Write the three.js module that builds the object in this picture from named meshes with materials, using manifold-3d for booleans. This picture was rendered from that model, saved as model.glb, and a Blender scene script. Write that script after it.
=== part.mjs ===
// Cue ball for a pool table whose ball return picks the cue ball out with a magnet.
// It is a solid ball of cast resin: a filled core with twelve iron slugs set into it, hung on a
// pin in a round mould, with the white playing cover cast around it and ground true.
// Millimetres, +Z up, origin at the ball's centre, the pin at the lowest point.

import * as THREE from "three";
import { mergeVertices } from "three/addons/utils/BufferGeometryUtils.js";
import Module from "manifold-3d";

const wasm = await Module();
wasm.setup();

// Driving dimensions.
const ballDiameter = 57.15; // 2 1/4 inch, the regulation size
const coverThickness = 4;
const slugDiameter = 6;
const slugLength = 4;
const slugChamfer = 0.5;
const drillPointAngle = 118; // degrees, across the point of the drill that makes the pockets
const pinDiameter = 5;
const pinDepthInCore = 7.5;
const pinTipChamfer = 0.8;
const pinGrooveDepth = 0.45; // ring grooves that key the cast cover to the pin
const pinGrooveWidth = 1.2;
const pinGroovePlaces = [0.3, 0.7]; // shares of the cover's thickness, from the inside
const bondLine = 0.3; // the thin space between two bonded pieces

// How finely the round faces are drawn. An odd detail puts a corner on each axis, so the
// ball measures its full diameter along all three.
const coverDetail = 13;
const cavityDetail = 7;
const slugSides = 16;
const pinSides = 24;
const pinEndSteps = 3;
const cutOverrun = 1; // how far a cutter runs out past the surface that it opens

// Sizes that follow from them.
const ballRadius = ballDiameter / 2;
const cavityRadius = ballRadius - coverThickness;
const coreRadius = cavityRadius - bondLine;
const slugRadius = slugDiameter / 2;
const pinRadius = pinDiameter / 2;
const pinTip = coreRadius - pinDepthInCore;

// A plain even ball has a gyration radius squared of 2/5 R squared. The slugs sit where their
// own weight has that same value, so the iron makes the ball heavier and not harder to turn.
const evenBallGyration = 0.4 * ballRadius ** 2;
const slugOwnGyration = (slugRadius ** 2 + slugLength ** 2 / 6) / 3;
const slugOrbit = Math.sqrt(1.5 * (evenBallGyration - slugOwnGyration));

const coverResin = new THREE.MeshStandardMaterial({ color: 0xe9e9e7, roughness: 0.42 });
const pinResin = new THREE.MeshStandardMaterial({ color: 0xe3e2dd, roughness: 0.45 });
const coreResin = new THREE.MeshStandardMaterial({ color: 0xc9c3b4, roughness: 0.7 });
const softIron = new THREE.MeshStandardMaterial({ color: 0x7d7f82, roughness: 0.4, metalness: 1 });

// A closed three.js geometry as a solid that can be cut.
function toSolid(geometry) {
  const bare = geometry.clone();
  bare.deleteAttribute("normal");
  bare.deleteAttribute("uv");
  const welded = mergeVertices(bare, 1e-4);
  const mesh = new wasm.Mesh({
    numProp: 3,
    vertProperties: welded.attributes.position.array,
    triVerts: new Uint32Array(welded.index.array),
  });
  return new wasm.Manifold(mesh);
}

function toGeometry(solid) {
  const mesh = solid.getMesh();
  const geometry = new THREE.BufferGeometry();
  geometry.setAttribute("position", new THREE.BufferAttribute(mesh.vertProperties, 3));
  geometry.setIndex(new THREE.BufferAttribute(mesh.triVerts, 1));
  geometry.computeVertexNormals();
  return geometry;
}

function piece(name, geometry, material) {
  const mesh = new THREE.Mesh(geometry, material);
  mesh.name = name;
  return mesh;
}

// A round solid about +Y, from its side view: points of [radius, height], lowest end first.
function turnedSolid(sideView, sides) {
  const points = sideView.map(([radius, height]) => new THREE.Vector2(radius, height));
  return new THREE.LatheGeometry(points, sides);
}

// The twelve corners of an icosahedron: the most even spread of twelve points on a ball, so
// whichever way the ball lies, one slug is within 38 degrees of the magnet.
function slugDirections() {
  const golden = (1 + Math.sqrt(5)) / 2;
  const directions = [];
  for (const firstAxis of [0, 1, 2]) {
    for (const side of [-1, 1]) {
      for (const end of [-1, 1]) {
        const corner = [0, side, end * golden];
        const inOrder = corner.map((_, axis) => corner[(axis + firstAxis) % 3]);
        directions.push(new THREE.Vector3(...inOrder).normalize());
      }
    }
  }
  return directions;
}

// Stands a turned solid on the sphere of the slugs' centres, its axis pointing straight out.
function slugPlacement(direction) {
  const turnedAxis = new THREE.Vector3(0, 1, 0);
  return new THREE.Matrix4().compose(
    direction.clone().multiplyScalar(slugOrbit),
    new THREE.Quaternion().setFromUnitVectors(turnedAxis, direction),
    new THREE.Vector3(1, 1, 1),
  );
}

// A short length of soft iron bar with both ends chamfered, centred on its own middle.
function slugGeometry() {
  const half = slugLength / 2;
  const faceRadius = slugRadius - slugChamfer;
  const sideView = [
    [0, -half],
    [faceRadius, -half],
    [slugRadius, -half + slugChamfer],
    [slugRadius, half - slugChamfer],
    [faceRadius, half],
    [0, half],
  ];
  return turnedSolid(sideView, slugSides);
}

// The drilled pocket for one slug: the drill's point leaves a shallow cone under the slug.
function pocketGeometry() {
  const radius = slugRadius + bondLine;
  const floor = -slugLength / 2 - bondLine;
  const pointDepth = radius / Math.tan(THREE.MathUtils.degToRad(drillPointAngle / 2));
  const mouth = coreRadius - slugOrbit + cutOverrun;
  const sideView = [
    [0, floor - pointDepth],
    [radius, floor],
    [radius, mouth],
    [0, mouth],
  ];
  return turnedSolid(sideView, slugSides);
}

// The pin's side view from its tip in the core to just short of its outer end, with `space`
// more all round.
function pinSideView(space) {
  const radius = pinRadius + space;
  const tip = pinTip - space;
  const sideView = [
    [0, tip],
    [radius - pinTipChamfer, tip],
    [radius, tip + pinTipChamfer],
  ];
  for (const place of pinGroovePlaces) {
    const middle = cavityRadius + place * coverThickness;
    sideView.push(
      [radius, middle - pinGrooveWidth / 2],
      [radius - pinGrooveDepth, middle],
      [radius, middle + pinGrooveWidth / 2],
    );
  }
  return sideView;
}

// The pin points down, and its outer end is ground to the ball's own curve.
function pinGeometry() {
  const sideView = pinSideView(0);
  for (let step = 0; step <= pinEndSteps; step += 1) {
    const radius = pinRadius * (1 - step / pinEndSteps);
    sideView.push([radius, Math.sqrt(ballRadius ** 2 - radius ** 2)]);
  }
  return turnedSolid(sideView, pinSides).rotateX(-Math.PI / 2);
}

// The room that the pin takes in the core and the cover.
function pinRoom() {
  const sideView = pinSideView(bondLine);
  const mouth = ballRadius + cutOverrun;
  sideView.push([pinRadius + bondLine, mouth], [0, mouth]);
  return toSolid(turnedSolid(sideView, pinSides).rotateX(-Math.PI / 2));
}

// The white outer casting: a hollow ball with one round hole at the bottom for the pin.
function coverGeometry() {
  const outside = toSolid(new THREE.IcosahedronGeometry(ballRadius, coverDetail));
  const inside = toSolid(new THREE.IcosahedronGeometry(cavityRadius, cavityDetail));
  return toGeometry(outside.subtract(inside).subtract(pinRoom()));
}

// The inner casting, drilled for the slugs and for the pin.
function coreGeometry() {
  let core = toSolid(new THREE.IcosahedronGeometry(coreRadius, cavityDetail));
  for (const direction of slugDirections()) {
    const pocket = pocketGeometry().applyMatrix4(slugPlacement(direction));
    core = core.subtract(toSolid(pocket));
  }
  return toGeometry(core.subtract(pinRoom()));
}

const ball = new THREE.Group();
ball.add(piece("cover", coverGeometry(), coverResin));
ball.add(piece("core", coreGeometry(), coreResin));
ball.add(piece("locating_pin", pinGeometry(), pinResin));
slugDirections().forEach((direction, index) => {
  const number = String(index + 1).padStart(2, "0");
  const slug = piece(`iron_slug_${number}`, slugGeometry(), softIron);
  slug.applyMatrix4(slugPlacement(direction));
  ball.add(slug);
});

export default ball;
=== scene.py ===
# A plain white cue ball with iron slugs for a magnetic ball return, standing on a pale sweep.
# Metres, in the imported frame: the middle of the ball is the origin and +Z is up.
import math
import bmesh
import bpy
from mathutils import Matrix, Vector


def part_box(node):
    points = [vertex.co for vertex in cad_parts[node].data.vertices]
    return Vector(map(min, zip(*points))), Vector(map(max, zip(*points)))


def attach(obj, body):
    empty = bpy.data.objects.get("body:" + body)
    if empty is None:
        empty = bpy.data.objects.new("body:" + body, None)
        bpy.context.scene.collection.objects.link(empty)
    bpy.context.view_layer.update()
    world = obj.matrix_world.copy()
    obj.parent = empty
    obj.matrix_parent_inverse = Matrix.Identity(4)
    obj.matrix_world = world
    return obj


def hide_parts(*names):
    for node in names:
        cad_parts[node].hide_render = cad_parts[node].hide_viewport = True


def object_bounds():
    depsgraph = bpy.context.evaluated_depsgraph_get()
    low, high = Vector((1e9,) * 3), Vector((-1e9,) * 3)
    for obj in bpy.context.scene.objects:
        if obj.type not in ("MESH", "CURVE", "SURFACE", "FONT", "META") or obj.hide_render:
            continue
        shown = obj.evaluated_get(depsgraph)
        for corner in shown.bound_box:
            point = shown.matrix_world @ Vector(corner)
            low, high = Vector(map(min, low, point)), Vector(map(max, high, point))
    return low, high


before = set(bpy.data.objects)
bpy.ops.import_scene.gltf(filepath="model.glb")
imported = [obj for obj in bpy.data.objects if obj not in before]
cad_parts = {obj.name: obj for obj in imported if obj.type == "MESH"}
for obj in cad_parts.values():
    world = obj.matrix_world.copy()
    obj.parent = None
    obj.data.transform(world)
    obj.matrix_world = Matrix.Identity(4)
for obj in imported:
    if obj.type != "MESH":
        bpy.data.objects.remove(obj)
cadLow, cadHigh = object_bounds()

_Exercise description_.
The lines above from the one containing "const ball = new THREE.Group();" through the one containing "for corner in" are to be set down exactly, and no others.

_Result for this exercise_.
const ball = new THREE.Group();
ball.add(piece("cover", coverGeometry(), coverResin));
ball.add(piece("core", coreGeometry(), coreResin));
ball.add(piece("locating_pin", pinGeometry(), pinResin));
slugDirections().forEach((direction, index) => {
  const number = String(index + 1).padStart(2, "0");
  const slug = piece(`iron_slug_${number}`, slugGeometry(), softIron);
  slug.applyMatrix4(slugPlacement(direction));
  ball.add(slug);
});

export default ball;
=== scene.py ===
# A plain white cue ball with iron slugs for a magnetic ball return, standing on a pale sweep.
# Metres, in the imported frame: the middle of the ball is the origin and +Z is up.
import math
import bmesh
import bpy
from mathutils import Matrix, Vector


def part_box(node):
    points = [vertex.co for vertex in cad_parts[node].data.vertices]
    return Vector(map(min, zip(*points))), Vector(map(max, zip(*points)))


def attach(obj, body):
    empty = bpy.data.objects.get("body:" + body)
    if empty is None:
        empty = bpy.data.objects.new("body:" + body, None)
        bpy.context.scene.collection.objects.link(empty)
    bpy.context.view_layer.update()
    world = obj.matrix_world.copy()
    obj.parent = empty
    obj.matrix_parent_inverse = Matrix.Identity(4)
    obj.matrix_world = world
    return obj


def hide_parts(*names):
    for node in names:
        cad_parts[node].hide_render = cad_parts[node].hide_viewport = True


def object_bounds():
    depsgraph = bpy.context.evaluated_depsgraph_get()
    low, high = Vector((1e9,) * 3), Vector((-1e9,) * 3)
    for obj in bpy.context.scene.objects:
        if obj.type not in ("MESH", "CURVE", "SURFACE", "FONT", "META") or obj.hide_render:
            continue
        shown = obj.evaluated_get(depsgraph)
        for corner in shown.bound_box:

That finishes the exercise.